Written request: In the listing below, find the line that contains "# Cable gland: a" and the line that contains "from mathutils import Matrix, Vector". Quote both and every line between them, exactly, and nothing more.

Data block:
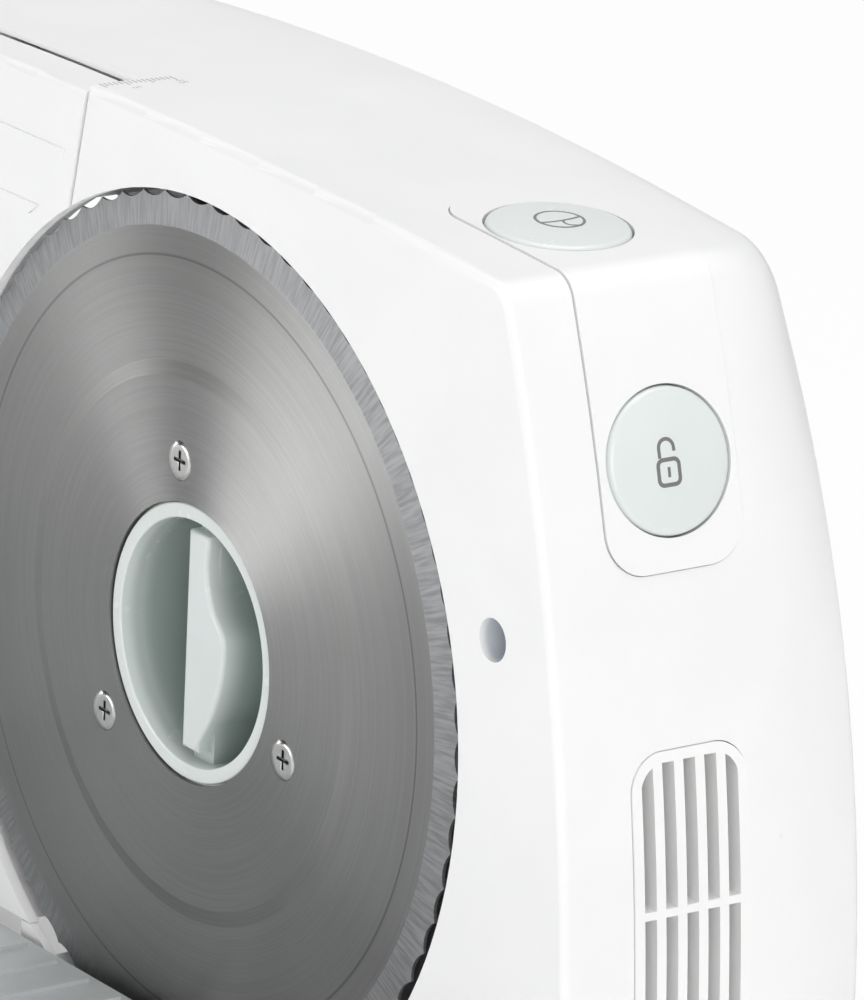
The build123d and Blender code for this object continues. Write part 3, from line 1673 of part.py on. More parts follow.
with BuildPart() as carriage_rail:
    with BuildSketch(Plane.YZ.offset(-post_x)):
        with Locations((rail_y, rail_z)):
            Circle(rail_radius)
    extrude(amount=2 * post_x)
carriage_rail.part.label = "carriage_rail"
export_step(carriage_rail.part, "parts/carriage_rail.step")

# Carriage: a tray with skirts and ribs, a guard at its left end, and its bearings
carriage_rear = front_y - carriage_gap
carriage_y = carriage_rear - carriage_depth / 2
carriage_x = carriage_rest_x + carriage_width / 2
bearing_xs = (carriage_x - bearing_spread, carriage_x + bearing_spread)
glide_y = front_y - glide_from_front
carriage_floor = carriage_top - carriage_plate
carriage_rib_total = int((carriage_width - carriage_rib_first) / carriage_rib_pitch) + 1
with BuildPart() as carriage:
    with BuildSketch(Plane.XY.offset(carriage_skirt_bottom)):
        with Locations((carriage_x, carriage_y)):
            RectangleRounded(carriage_width, carriage_depth, carriage_corner)
    extrude(amount=carriage_top - carriage_skirt_bottom)
    with BuildSketch(Plane.XY.offset(carriage_skirt_bottom)):
        with Locations((carriage_x, carriage_y)):
            RectangleRounded(
                carriage_width - 2 * carriage_plate,
                carriage_depth - 2 * carriage_plate,
                carriage_corner - carriage_plate,
            )
    extrude(amount=carriage_floor - carriage_skirt_bottom, mode=Mode.SUBTRACT)
    with Locations((carriage_x, carriage_y, side_skirt_bottom)):
        Box(
            carriage_width * 2,
            carriage_depth - 2 * carriage_corner,
            carriage_top - carriage_skirt_bottom,
            align=(Align.CENTER, Align.CENTER, Align.MAX),
            mode=Mode.SUBTRACT,
        )
    with BuildSketch(Plane.XY.offset(carriage_top)):
        with Locations(
            *[
                (carriage_rest_x + carriage_rib_first + carriage_rib_pitch * step, carriage_y)
                for step in range(carriage_rib_total)
            ]
        ):
            Rectangle(carriage_rib_width, carriage_depth - 2 * carriage_gap)
    extrude(amount=carriage_rib_height)
    with BuildSketch(Plane.YZ.offset(carriage_rest_x)):
        with Locations((carriage_y, carriage_floor)):
            Rectangle(
                carriage_depth - 2 * guard_margin,
                guard_height,
                align=(Align.CENTER, Align.MIN),
            )
    extrude(amount=guard_thickness)
    guard_tops = carriage.edges().filter_by(Axis.X).filter_by(
        lambda edge: edge.center().Z > carriage_top + guard_height / 2
    )
    fillet(guard_tops, guard_corner)
    for bearing_x in bearing_xs:
        with BuildSketch(Plane.YZ.offset(bearing_x)):
            with Locations((rail_y, rail_z)):
                Circle(bearing_radius)
                Rectangle(
                    2 * bearing_sleeve,
                    carriage_floor - rail_z,
                    align=(Align.CENTER, Align.MIN),
                )
            with Locations((rail_y, rail_z)):
                Circle(bearing_sleeve, mode=Mode.SUBTRACT)
        extrude(amount=bearing_length / 2, both=True)
    with Locations((carriage_x, glide_y, carriage_floor)):
        Box(
            glide_length,
            carriage_plate,
            carriage_floor - base_top - fit_gap - glide_thickness + glide_groove,
            align=(Align.CENTER, Align.CENTER, Align.MAX),
        )
carriage.part.label = "carriage"
export_step(carriage.part, "parts/carriage.step")

with BuildPart() as carriage_bearings:
    for bearing_x in bearing_xs:
        with BuildSketch(Plane.YZ.offset(bearing_x)):
            with Locations((rail_y, rail_z)):
                Circle(bearing_sleeve)
                Circle(rail_radius + running_gap, mode=Mode.SUBTRACT)
        extrude(amount=bearing_length / 2, both=True)
carriage_bearings.part.label = "carriage_bearings"
export_step(carriage_bearings.part, "parts/carriage_bearings.step")

with BuildPart() as carriage_glide:
    with Locations((carriage_x, glide_y, base_top + fit_gap)):
        Box(
            glide_length,
            glide_width,
            glide_thickness,
            align=(Align.CENTER, Align.CENTER, Align.MIN),
        )
    with Locations((carriage_x, glide_y, base_top + fit_gap + glide_thickness)):
        Box(
            glide_length,
            carriage_plate,
            2 * glide_groove,
            mode=Mode.SUBTRACT,
        )
carriage_glide.part.label = "carriage_glide"
export_step(carriage_glide.part, "parts/carriage_glide.step")

# Cable gland: a rubber sleeve in the back wall
with BuildPart() as cable_gland:
    with BuildSketch(at_point(blade_x + gland_x, blade_z + gland_z, body_depth)):
        Circle(gland_flange)
    extrude(amount=-gland_flange_thickness)
    with BuildSketch(at_point(blade_x + gland_x, blade_z + gland_z, body_depth)):
        Circle(gland_radius)
    extrude(amount=gland_length)
    with BuildSketch(at_point(blade_x + gland_x, blade_z + gland_z, body_depth)):
        Circle(gland_bore)
    extrude(amount=gland_length + gland_flange_thickness, both=True, mode=Mode.SUBTRACT)
cable_gland.part.label = "cable_gland"
export_step(cable_gland.part, "parts/cable_gland.step")
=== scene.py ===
# %% [markdown]
# # An electric food slicer, dressed round its CAD model
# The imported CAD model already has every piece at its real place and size, in metres.
# This lesson gives that model its looks: smooth shading on the moulded and turned
# pieces, printed signs and a scale, and a procedural material for every surface.

# %% Load the CAD model as a fixed frame
import json
import math

import bpy
from mathutils import Matrix, Vector


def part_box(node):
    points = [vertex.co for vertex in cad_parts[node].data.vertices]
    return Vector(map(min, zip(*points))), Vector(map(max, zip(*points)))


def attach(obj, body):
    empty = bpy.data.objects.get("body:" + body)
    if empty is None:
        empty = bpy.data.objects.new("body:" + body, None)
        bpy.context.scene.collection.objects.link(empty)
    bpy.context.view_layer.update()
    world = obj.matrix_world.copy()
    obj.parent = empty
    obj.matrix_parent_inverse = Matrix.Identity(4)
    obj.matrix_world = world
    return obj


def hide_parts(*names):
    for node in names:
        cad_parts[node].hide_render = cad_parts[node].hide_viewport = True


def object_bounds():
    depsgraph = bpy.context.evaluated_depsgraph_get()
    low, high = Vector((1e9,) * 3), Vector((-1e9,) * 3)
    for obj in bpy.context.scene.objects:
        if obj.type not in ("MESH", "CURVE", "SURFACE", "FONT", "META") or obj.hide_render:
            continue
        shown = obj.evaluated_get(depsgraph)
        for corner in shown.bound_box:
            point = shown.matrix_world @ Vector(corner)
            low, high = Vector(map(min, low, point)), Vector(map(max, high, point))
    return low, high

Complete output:
# Cable gland: a rubber sleeve in the back wall
with BuildPart() as cable_gland:
    with BuildSketch(at_point(blade_x + gland_x, blade_z + gland_z, body_depth)):
        Circle(gland_flange)
    extrude(amount=-gland_flange_thickness)
    with BuildSketch(at_point(blade_x + gland_x, blade_z + gland_z, body_depth)):
        Circle(gland_radius)
    extrude(amount=gland_length)
    with BuildSketch(at_point(blade_x + gland_x, blade_z + gland_z, body_depth)):
        Circle(gland_bore)
    extrude(amount=gland_length + gland_flange_thickness, both=True, mode=Mode.SUBTRACT)
cable_gland.part.label = "cable_gland"
export_step(cable_gland.part, "parts/cable_gland.step")
=== scene.py ===
# %% [markdown]
# # An electric food slicer, dressed round its CAD model
# The imported CAD model already has every piece at its real place and size, in metres.
# This lesson gives that model its looks: smooth shading on the moulded and turned
# pieces, printed signs and a scale, and a procedural material for every surface.

# %% Load the CAD model as a fixed frame
import json
import math

import bpy
from mathutils import Matrix, Vector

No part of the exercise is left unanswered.